Sabemos que no son democracias, aunque se vistan con bandera waterpolista de la gente, como Maduro (o como Sánchez), porque, insisto, enseguida acaban con el derecho y los derechos. Me refiero a los derechos universales e inalienables de los ciudadanos, no a concesiones o favores a colectivos, clases, ideologías, partidos, regiones o particulares concretos. Si hay poder para ello, o sea fuerza coercitiva más suave o más violenta, como en Venezuela, en vez de derecho se instaura una autoridad absoluta y arbitraria, que no deja de serlo aunque apele a la legitimidad de los cálices de las urnas o de la blanca paloma del pueblo. Si no hay poder suficiente, lo que se instaura es la negociación entre las diversas facciones, una negociación entre particulares que llaman “diálogo” o “acuerdos” democráticos pero que son igualmente arbitrarios si no reconocen nada por encima de ellos, ni siquiera las leyes. Así estamos nosotros ahora. Esto es lo que ha estado haciendo Sánchez con sus indultos, sus amnistías y su ataque a los medios y al poder judicial, una especie de Españazuela de querer y no poder.

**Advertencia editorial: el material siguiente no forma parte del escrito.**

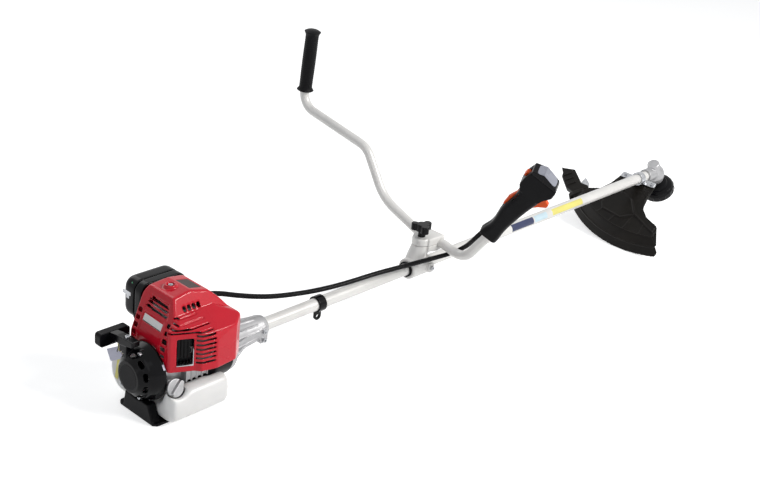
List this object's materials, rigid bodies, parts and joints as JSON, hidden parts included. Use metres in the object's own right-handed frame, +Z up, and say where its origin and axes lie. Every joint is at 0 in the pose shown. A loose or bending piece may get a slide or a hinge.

Nuestra Españazuela no es que los socios de Sánchez vean el telediario bongosero de Maduro y digan que hay que aceptar el veredicto sagrado de las urnas, así un poco con fe de beata, a pesar de lo que ven sus ojos. O que como mucho le pidan, como ha hecho Yolanda, “transparencia”, que es como pedirle a Putin piedad. Nuestra Españazuela es que aquí también se defiende que la democracia puede ser la negación de la democracia; que la democracia más pura, en realidad, consiste en negar la democracia, que es lo que han hecho siempre Bildu y la muy diversa izquierda paleomarxista o fetichista-leninista. Y con mucho más éxito y frescura que los obscenos pero ridículos reductos falangistas o franquistas. Lo que nos queda por saber es cuántos de estos próceres de nuestra Españazuela lo son por negocio, por venganza, por ingenuidad, por estupidez, por vanidad o por burgués aburrimiento. Salvo el caso flagrante de Sánchez, a los demás los tenemos un poco difusos o temblones entre el dogma, el diletantismo y el dinero.